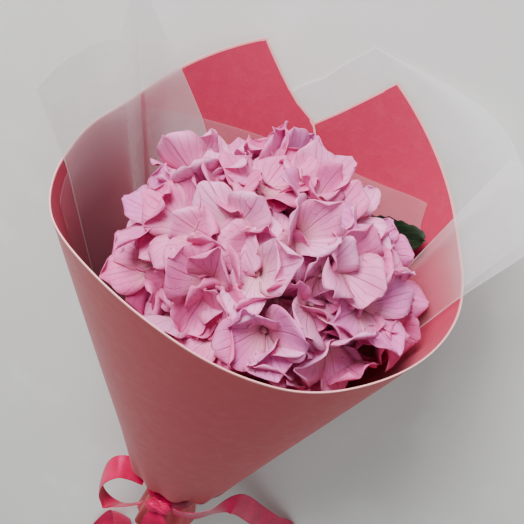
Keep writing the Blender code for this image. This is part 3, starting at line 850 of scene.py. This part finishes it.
def leafPiece(name, facts):
    teeth = 17

    def pathAt(t):
        spread = [min(1.0, max(0.0, t + d)) for d in (-0.06, -0.03, 0.0, 0.03, 0.06)]
        return [sum(readOff([(p[0], p[k]) for p in facts["path"]], x) for x in spread) / 5 for k in (1, 2, 3)]

    def spotAt(s, t, i, j):
        degrees, along, lift = pathAt(t)
        blade = max(0.0, (t - 0.28) / 0.72)
        width = 0.0014 + facts["half"] * max(0.0, math.sin(math.pi * min(1.0, blade ** 0.8))) ** 0.8
        x = 2 * s - 1
        tooth = 1.0
        if abs(x) > 0.8 and blade > 0.02:
            tooth = 1 - 0.13 * ((blade * teeth) % 1.0)
        across = x * width * tooth
        fold = -0.05 * abs(x) * width + 0.0006 * math.sin(26 * t + 4 * x)
        return wrapPoint(degrees + math.degrees(across * math.cos(facts["tilt"]) / halfAxes(along)[0]),
                         along + across * math.sin(facts["tilt"]), lift - fold)

    obj = gridPiece(name, 10, 3 * teeth + 14, spotAt, lambda s, t, i, j: (s, t))
    obj.data.materials.append(leafBlade)
    thicken(obj, 0.0005)
    smoothShade(obj, 60)
    return obj


for node, facts in leaves.items():
    leaf = leafPiece(node.replace("leaf_", "toothedLeaf_"), facts)
    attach(leaf, "root")
    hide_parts(node)
print("stem and leaves made")

# ------------------------------------------------ ribbon
ribbon = {
    "width": 0.015, "thick": 0.0004,
    "loop": ([(-0.0146, 0.0215, -0.0150), (-0.027, 0.0205, -0.029), (-0.0365, 0.018, -0.040),
              (-0.0455, 0.014, -0.034), (-0.045, 0.011, -0.019), (-0.0385, 0.0085, -0.0090),
              (-0.030, 0.006, -0.0090), (-0.0195, 0.004, -0.0130)],
             [(0.6, 0.7, -0.5), (0.4, 0.7, -0.5), (0.0, 0.5, -0.9), (-1.0, 0.3, -0.3),
              (-1.0, 0.2, 0.3), (-0.4, 0.3, 1.0), (0.3, 0.3, 1.0), (0.6, 0.3, 0.7)], 0.096),
    "front": ([(-0.0055, 0.0225, -0.0192), (-0.0045, 0.0262, -0.030), (-0.006, 0.0270, -0.050),
               (-0.012, 0.0220, -0.072), (-0.022, 0.008, -0.092), (-0.031, -0.012, -0.105),
               (-0.040, -0.0105, -0.128), (-0.045, -0.0065, -0.150)],
              [(0.0, 1.0, 0.3), (0.0, 1.0, 0.0), (0.0, 1.0, 0.0), (-0.1, 1.0, -0.2),
               (-0.2, 0.7, -0.8), (-0.2, 0.8, -0.7), (0.0, 1.0, 0.18), (0.0, 1.0, 0.18)], 0.159),
    "side": ([(0.0045, 0.0225, -0.0125), (0.0160, 0.0225, -0.0105), (0.0280, 0.0185, -0.0050),
              (0.0385, 0.0120, -0.0010), (0.0460, 0.0060, -0.0080), (0.0598, -0.0040, -0.0310),
              (0.0726, -0.0120, -0.0489), (0.0830, -0.0205, -0.0620), (0.0900, -0.0208, -0.0750),
              (0.0980, -0.0178, -0.0905)],
             [(0.0, 1.0, -0.2), (0.1, 1.0, -0.3), (0.4, 0.9, -0.3), (0.6, 0.7, 0.3),
              (0.8, 0.6, 0.3), (0.7, 0.7, 0.3), (0.6, 0.8, 0.3), (0.3, 0.9, 0.2),
              (0.0, 1.0, 0.18), (0.0, 1.0, 0.18)], 0.157),
}


def curveThrough(spots, share):
    pts = [Vector(p) for p in spots]
    pts = [2 * pts[0] - pts[1], *pts, 2 * pts[-1] - pts[-2]]
    spans = len(pts) - 3
    x = min(share * spans, spans - 1e-9)
    k, t = int(x), x - int(x)
    a, b, c, d = pts[k:k + 4]
    return 0.5 * (2 * b + (c - a) * t + (2 * a - 5 * b + 4 * c - d) * t * t + (3 * b - a - 3 * c + d) * t ** 3)


def ribbonStrip(name, spots, facings, forkedEnd):
    def spotAt(s, t, i, j):
        here = curveThrough(spots, t)
        ahead = (curveThrough(spots, min(1, t + 0.01)) - curveThrough(spots, max(0, t - 0.01))).normalized()
        normal = curveThrough(facings, t)
        normal = (normal - ahead * normal.dot(ahead)).normalized()
        across = ahead.cross(normal)
        x = s - 0.5
        pinch = 1.0 - 0.35 * (1 - smooth01(t / 0.10))  # gathered where it leaves the knot
        curl = 0.0007 * (4 * x * x) * math.sin(9 * t + 1.0)
        spot = here + across * (ribbon["width"] * x * pinch) + normal * curl
        if forkedEnd:  # the end is cut on a slant
            spot += ahead * (0.006 * x * smooth01((t - 0.9) / 0.1))
        return place(*spot)

    obj = gridPiece(name, 6, 70, spotAt, lambda s, t, i, j: (s, t))
    obj.data.materials.append(satin)
    thicken(obj, ribbon["thick"])
    return obj


for part, node in (("loop", "ribbon_loop"), ("front", "ribbon_tail_front"), ("side", "ribbon_tail_side")):
    spots, facings, length = ribbon[part]
    strip = ribbonStrip("satin_" + part, spots, facings, part != "loop")
    lastSteps(strip, node)


def ribbonBand():
    # three turns round the waist, lying over each other with soft creases
    turns = 3.0

    def spotAt(s, t, i, j):
        degrees = -20 + 360 * turns * t
        climb = -0.0145 + 0.0022 * math.sin(math.radians(degrees) * 0.9 + 0.5)
        crease = 0.00022 * math.sin(30 * s + math.radians(degrees) * 2)
        lift = 0.0036 + 0.00045 * t * turns + crease + 0.0005 * (1 - (2 * s - 1) ** 2)
        return wrapPoint(degrees, climb + (s - 0.5) * 0.0088, lift - pleat(degrees, climb) * 0.6)

    obj = gridPiece("satin_band", 10, 150, spotAt, lambda s, t, i, j: (s, t))
    obj.data.materials.append(satin)
    thicken(obj, 0.00025)
    smoothShade(obj, 60)
    return obj


band = ribbonBand()
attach(band, "root")
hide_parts("ribbon_band")


def ribbonKnot():
    # a round of ribbon pulled tight: creased across its middle and fuller at both sides
    deselectAll()
    bpy.ops.mesh.primitive_uv_sphere_add(segments=36, ring_count=20, radius=1.0)
    obj = bpy.context.object
    obj.name = obj.data.name = "satin_knot"
    for v in obj.data.vertices:
        x, y, z = v.co
        turn = math.atan2(z, y)
        creases = 0.10 * math.sin(7 * turn + 5 * x) + 0.05 * math.sin(13 * turn - 4 * x)
        waist = 1 - 0.30 * math.exp(-(x * 2.4) ** 2)
        grow = waist * (1 + creases)
        v.co = place(-0.005 + 0.0086 * x, 0.0228 + 0.0047 * y * grow, -0.0125 + 0.0062 * z * grow)
    faceOutward(obj)
    obj.data.materials.append(satin)
    smoothShade(obj, 60)
    return obj


knot = ribbonKnot()
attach(knot, "root")
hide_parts("ribbon_knot")
print("ribbon made")

# ------------------------------------------------ floor, light and camera
studio = {
    "floor": (0.72, 0.715, 0.685), "ambient": 0.34, "ambientColour": (0.97, 0.98, 1.0),
    "keyPower": 58.0, "keySize": 0.7, "fillPower": 6.0,
    "elevation": 56.4, "roll": 19.0, "distance": 0.41, "focalLength": 58.87, "shift": (0.0181, -0.0073),
}


def makeFloor():
    deselectAll()
    bpy.ops.mesh.primitive_plane_add(size=8, location=(0, 0, -0.0004))
    floor = bpy.context.object
    floor.name = "paleFloor"
    floor.data.materials.append(mottledMaterial("paleFloorPaint", studio["floor"],
                                                tuple(c * 0.97 for c in studio["floor"]), 0.8, 3, 0.05, 0.001))


def makeLights():
    def area(name, spot, aim, power, size, colour):
        lamp = bpy.data.lights.new(name, "AREA")
        lamp.energy, lamp.size, lamp.color = power, size, colour
        obj = bpy.data.objects.new(name, lamp)
        bpy.context.scene.collection.objects.link(obj)
        obj.location = spot
        obj.rotation_euler = (Vector(aim) - Vector(spot)).to_track_quat("-Z", "Y").to_euler()

    area("keyLight", (0.55, -1.45, 0.75), (0, -0.12, 0.06), studio["keyPower"], studio["keySize"], (0.98, 0.98, 1.0))
    area("fillLight", (-1.1, 0.3, 1.5), (0, -0.05, 0.05), studio["fillPower"], 1.4, (0.95, 0.97, 1.0))
    world = bpy.data.worlds.new("studioAir")
    bpy.context.scene.world = world
    world.use_nodes = True
    back = world.node_tree.nodes["Background"]
    back.inputs["Color"].default_value = (*studio["ambientColour"], 1.0)
    back.inputs["Strength"].default_value = studio["ambient"]


def makeCamera():
    e, r = math.radians(studio["elevation"]), math.radians(studio["roll"])
    toCamera = Vector((0, -math.cos(e), math.sin(e)))
    across, up = Vector((-1, 0, 0)), Vector((0, -math.sin(e), -math.cos(e)))
    right = across * math.cos(r) + up * math.sin(r)
    upward = up * math.cos(r) - across * math.sin(r)
    spot = place(0, 0, bouquet["tieToHead"]) + toCamera * studio["distance"]
    data = bpy.data.cameras.new("camera")
    data.sensor_width, data.lens = 36.0, studio["focalLength"]
    data.shift_x, data.shift_y = studio["shift"]
    obj = bpy.data.objects.new("camera", data)
    bpy.context.scene.collection.objects.link(obj)
    obj.matrix_world = basis(spot, right, upward, toCamera)
    bpy.context.scene.camera = obj


makeFloor()
makeLights()
makeCamera()
print("studio made")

What to work on -
Begin with the first line of the listing and copy exactly through the line that contains "return [sum(readOff([(p[0], p[k])", please, keeping both ends and leaving out everything after.

Solved exercise -
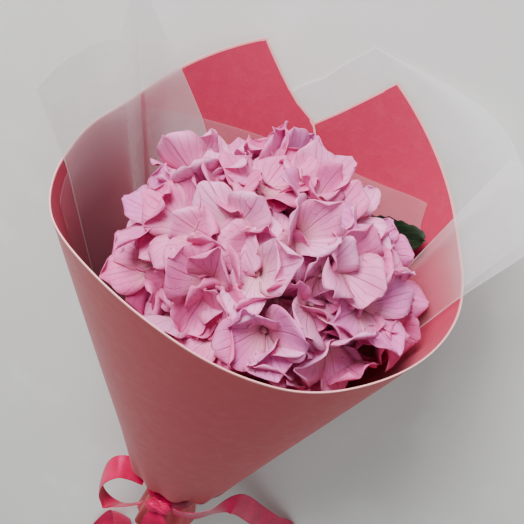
Keep writing the Blender code for this image. This is part 3, starting at line 850 of scene.py. This part finishes it.
def leafPiece(name, facts):
    teeth = 17

    def pathAt(t):
        spread = [min(1.0, max(0.0, t + d)) for d in (-0.06, -0.03, 0.0, 0.03, 0.06)]
        return [sum(readOff([(p[0], p[k]) for p in facts["path"]], x) for x in spread) / 5 for k in (1, 2, 3)]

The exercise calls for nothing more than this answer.